If you have 12 different date ranges and you want the score to linearly go down for older documents, then it's maybe better to take a linear decay function instead of 12 separate clauses. Weird that it's not possible, I know from the Java API that it should be.


(Maryam Abdullah) #16

I set the boost_mode to SUM just as an example, as I still need to test both and decide which one to use based on the results.
Aha, so it's possible to use Guass in a way to affect the scores based on the most recent ones that does exactly same as 12 separates clauses.

Thank you so much:)


(Byron Voorbach) #17

Ahh ok! Just double checking!

Yeah you can definitely do that + it's so much cleaner to look at :slight_smile:

Anytime :smiley:


(Maryam Abdullah) #18

Hey,

I hope you can help me with the following:
I used Gauss, however, I still have documents with DateTime.MaxValue (e.g. index pages, tags pages, term pages) that are important as well, so it's important to consider them. I added the following lines of code

 .GaussDate(b => b.Field(p => p.Date).Origin(DateMath.Now).Decay(0.5).Scale("140d").Filter(f => f.DateRange(dr => dr.LessThanOrEquals(DateMath.Now))))
 .GaussDate(b => b.Field(p => p.Date).Origin(DateTime.MaxValue).Decay(0.8).Scale("1d").Filter(f => f.DateRange(dr => dr.GreaterThanOrEquals(DateTime.MaxValue))))

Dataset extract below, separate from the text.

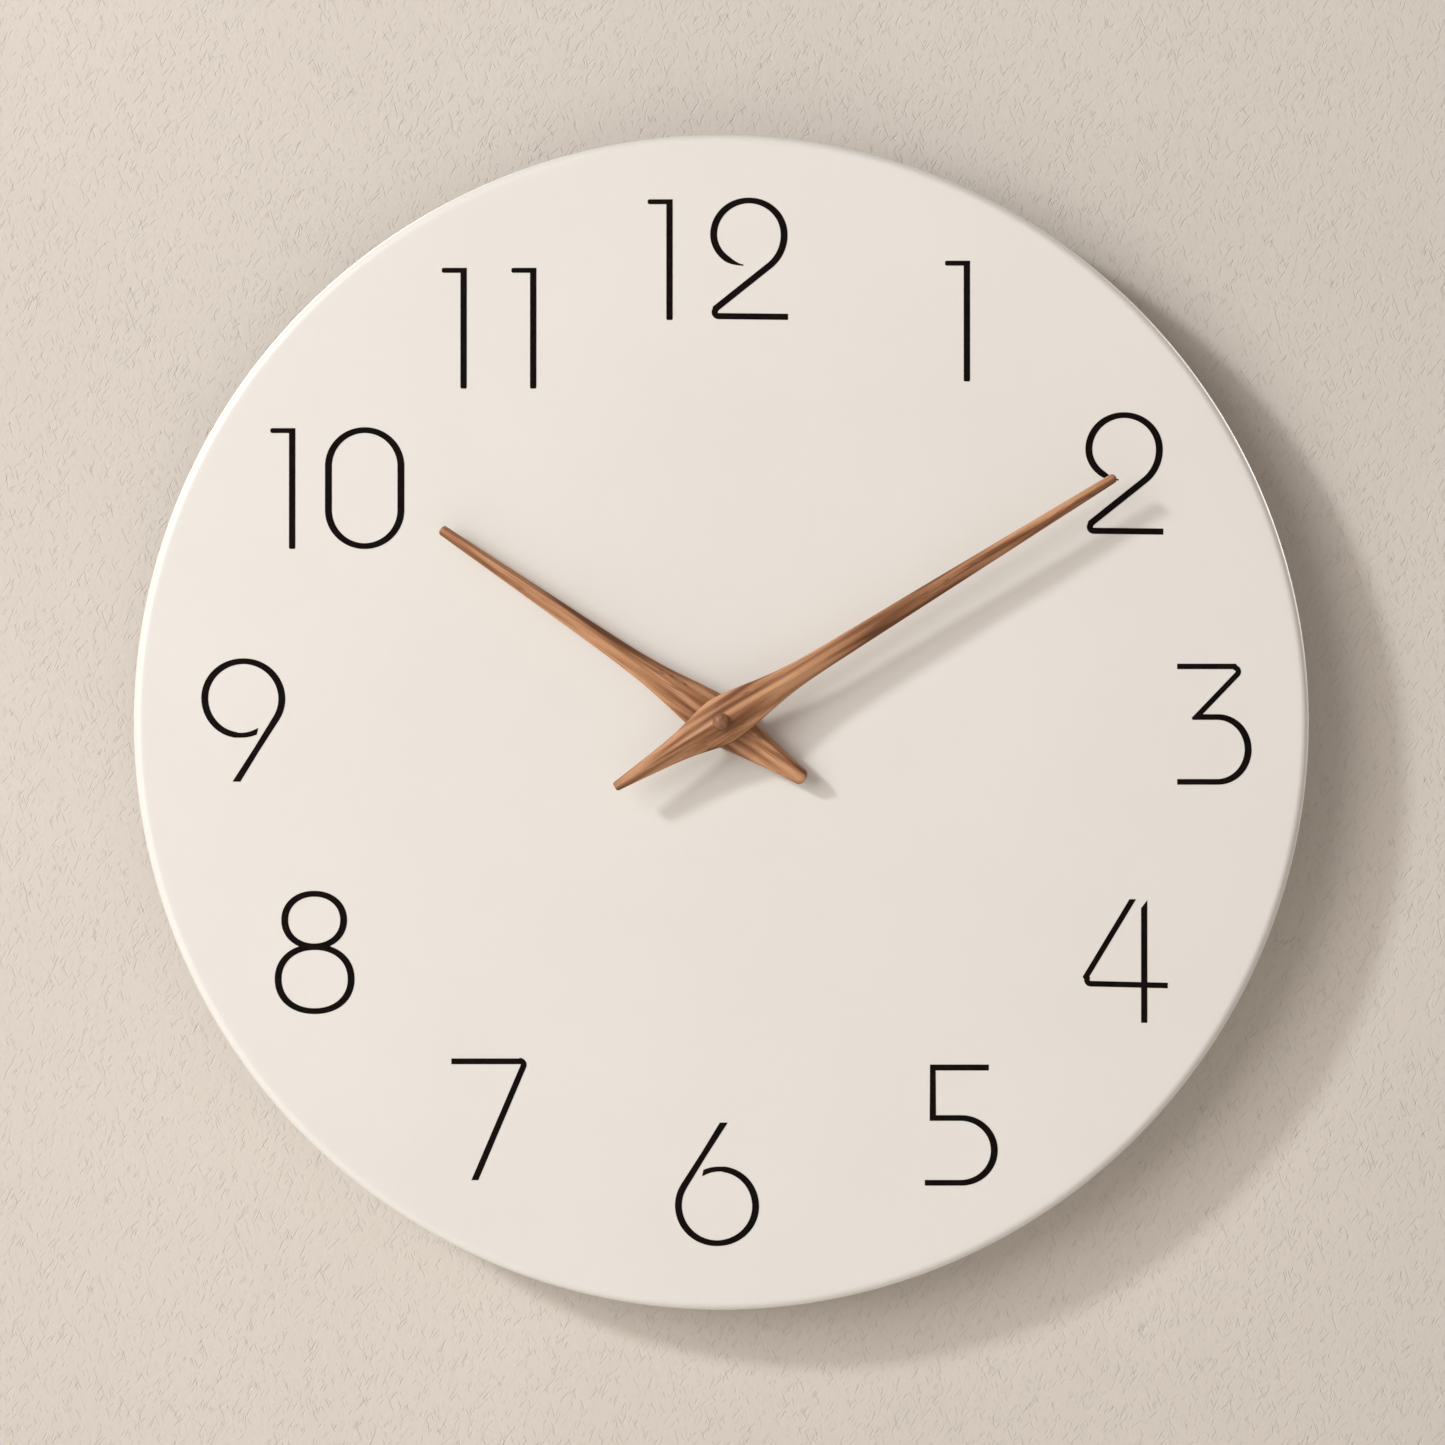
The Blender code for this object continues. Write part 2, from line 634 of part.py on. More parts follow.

But it's not working out, are we allowed to use 2 Gauss functions with filters?


(Byron Voorbach) #19

Hey!

You should be able to use multiple functions, each with their own filter.

What do you mean with not working out? Is the score lower than expected? Did you play around with score_mode and boost_mode?


(Maryam Abdullah) #20

I mean it returns no result.
Before adding the 2nd line of code, everything seemed normal.